Liputan6.com, Jakarta Indonesia mendeteksi satu kasus Subvarian Omicron XBB 1.5 atau yang dikenal dengan nama varian Kraken. Kasus pertama dari orang Polandia yang tengah melakukan perjalanan di Indonesia.
Hingga saat ini, Kementerian Kesehatan mengutarakan bahwa temuan kasus Kraken baru satu. Namun, melihat karakter Kraken yang menular sangat cepat, adakah kemungkinan kehadiran Kraken picu lonjakan kenaikan kasus di RI?
Advertisement
Kepala Bidang Pengembangan Profesi Perhimpunan Ahli Epidemiologi Indonesia (PAEI), Masdalina Pane mengatakan bahwa kemungkinan terjadinya lonjakan kasus COVID-19 pasti ada. Dengan catatan testing di Indonesia adekuat.
Sayangnya, kata Masdalina, sepuluh bulan terakhir testing di tanah air terbilang rendah.
Lebih lanjut dia mengatakan bahwa Kraken sebenarnya bukan kejadian baru. Omicron varian ini sudah masuk di Indonesia di awal Januari yang dibawa oleh WNA Polandia tersebut.
Sehingga dia meyakini bahwa varian Kraken sudah menyebar saat ini dan sudah meluas. Akibat testing yang buruk, kasus ini pun tidak terlihat meningkat.
"Saya yakin di komunitas itu orang yang sakit cukup banyak. Masalahnya, Omicron ini sejak awal ditemukan di Desember 2021 tidak purulen. Purulen itu ditandai dengan angka kematian yang rendah, walaupun di awal-awal atau di Januari 2022 masih 400-an kematian, tapi tidaklah seganas Delta," kata Masdalina saat dihubungi Health Liputan6.com melalui sambungan telepon.
Makin ke sini COVID Omicron makin berkurang prulensinya. Yang bisa dilihat dari angka kematian yang sudah kurang dari dua digit. Seperti kemarin, 28 Januari 2023 hanya satu kematian akibat COVID-19. Hari sebelumnya dua orang meninggal akibat COVID-19
"Jadi, menurut pandangan kami, ini tidak berbahaya sejak awal," katanya menambahkan.

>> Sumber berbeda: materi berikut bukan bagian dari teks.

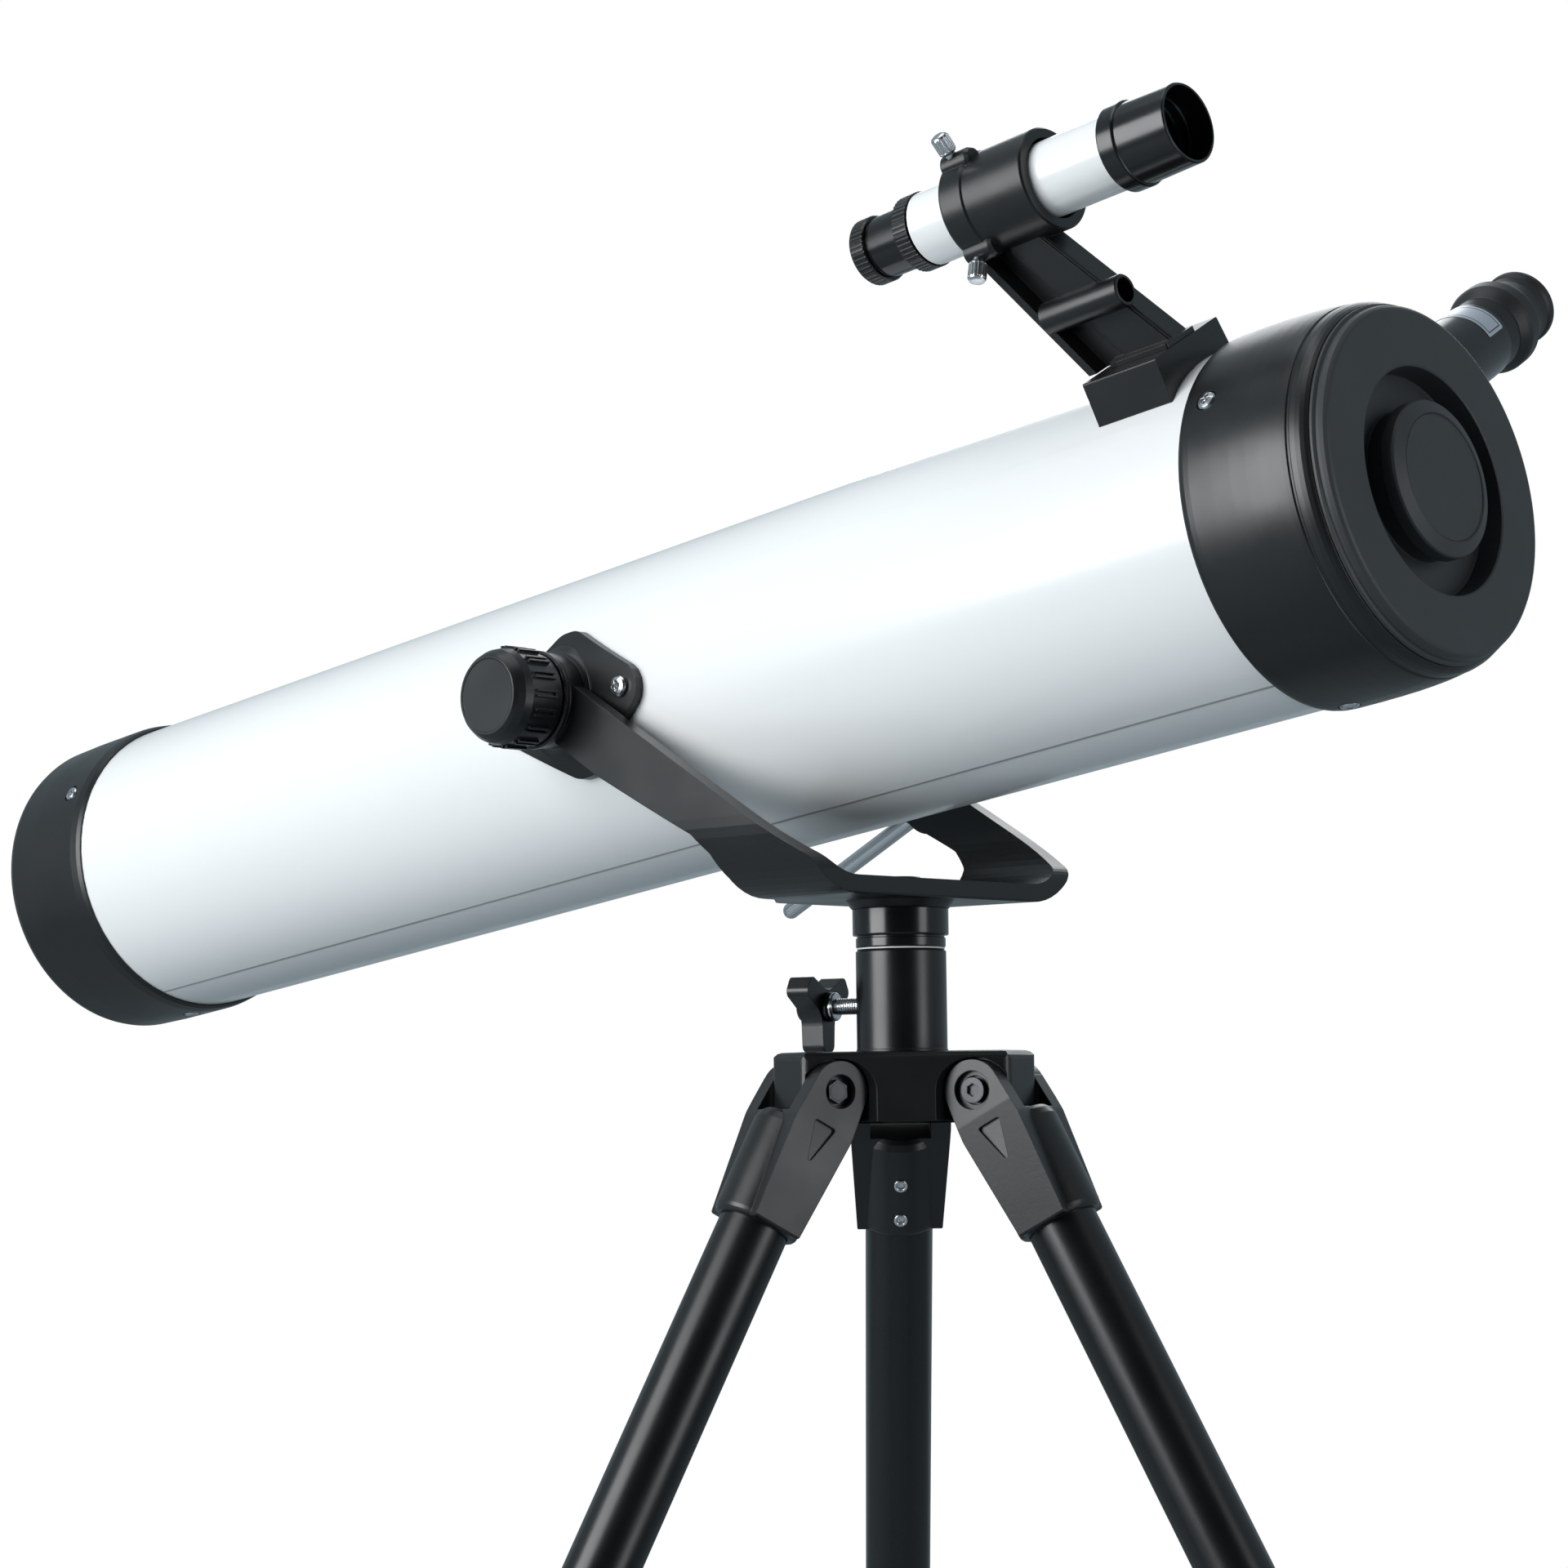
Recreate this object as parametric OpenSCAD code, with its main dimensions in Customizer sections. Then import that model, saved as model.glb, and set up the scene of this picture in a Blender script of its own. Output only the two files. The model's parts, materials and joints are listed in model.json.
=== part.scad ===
// Newtonian reflector telescope on an altitude-azimuth yoke and a folding tripod.
// Origin: centre of the tripod hub's underside, on the azimuth axis. +Z is up and
// +X is the way the tube points. All lengths are millimetres, all angles degrees.

/* [Main tube] */
// outside diameter of the main tube
tube_d = 120; // [116:1:124]
// wall of the rolled steel tube
tube_wall = 0.8; // [0.5:0.1:1.2]
// altitude at which the tube rests
alt = 7.775; // [0:0.1:20]
// distance from the altitude axis back to the open rear end
rear_end = 346.6; // [330:1:360]
// distance from the altitude axis forward to the front ring's edge
front_edge = 330.2; // [320:1:340]

/* [Optics] */
// diameter of the primary mirror
mirror_d = 76; // [70:1:80]
// focal length of the primary mirror
focal = 700; // [600:10:800]
// station of the focuser axis along the tube
focus_s = 246.9; // [240:1:250]
// angle of the focuser round the tube, from the top towards the far side
focus_om = 61.6; // [55:0.1:70]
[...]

Testing Ideal, Seperti Apa?
Terkait testing COVID yang menurun, Masdalina, mengatakan, bila menggunakan indikator tes dari WHO, hitungan yang dites per minggu seharusnya adalah 270.000 orang. Disebabkan jumlah penduduk Indonesia yang mencapai 270 juta.
"Baru kemudian kita bisa mengatakan bahwa positivity rate kita adekuat," katanya.
"Dalam 10 bulan terakhir testing kita ini terus turun. Dan, saat ini tidak pernah mencapai 270 ribu per minggu. Permenkes terkait hal ini masih ada dan belum dicabut. Jadi, banyak standar-standar pengendalian kita yang kemudian indikatornya tidak bisa tercapai," Masdalina menambahkan.
Jadi, untuk menentukan apakah suatu kasus terjadi peningkatan yang signifikan atau tidak, jumlah yang dites per minggunya harus berkisar 270 hingga 273 ribu.
"Atau sekitar 30 sampai 50 ribu per hari," katanya.
"Tesnya juga enggak boleh ecek-ecek, harus PCR karena diagnostik. Bukan antigen," Masdalina menambahkan.
Advertisement
Prokes Masih Relevan dengan Kondisi Saat Ini
Mengingat bahwa saat ini status pandemi COVID-19 masih berlaku dan belum dicabut, protol kesehatan masih tetap relevan untuk dilakukan.
Prokes tidak semata-mata soal mencegah penularan Virus Corona penyebab COVID-19, tapi juga efektif mengurangi infeksi dari penyakit lain.
Terlebih saat ini, kembali muncul kasus campak. Penyakit yang tanpa disadari sebanyak 12 provinsi dan 56 kabupaten/kota telah menetapkan wilayahnya kondisi luar biasa (KLB) campak.
"Campak itu lebih menular daripada COVID. Pola penularannya sama, droplet juga," katanya.
Bahkan tak hanya itu, prokes seperti pakai masker baik di luar maupun di dalam ruangan juga dapat mencegah pemakainya dari infeksi seperti TB paru dan influenza.
"Prokes tetap perlu dan jangan lupa untuk berperilaku hidup bersih dan sehat," katanya.
"Jadi, meningkatkan imunitas kita, tetap istirahat yang cukup, makan yang baik, tidak stres, juga merupakan faktor-faktor membuat kita jauh lebih mampu bertahan menghadapi COVID ini," pungkasnya.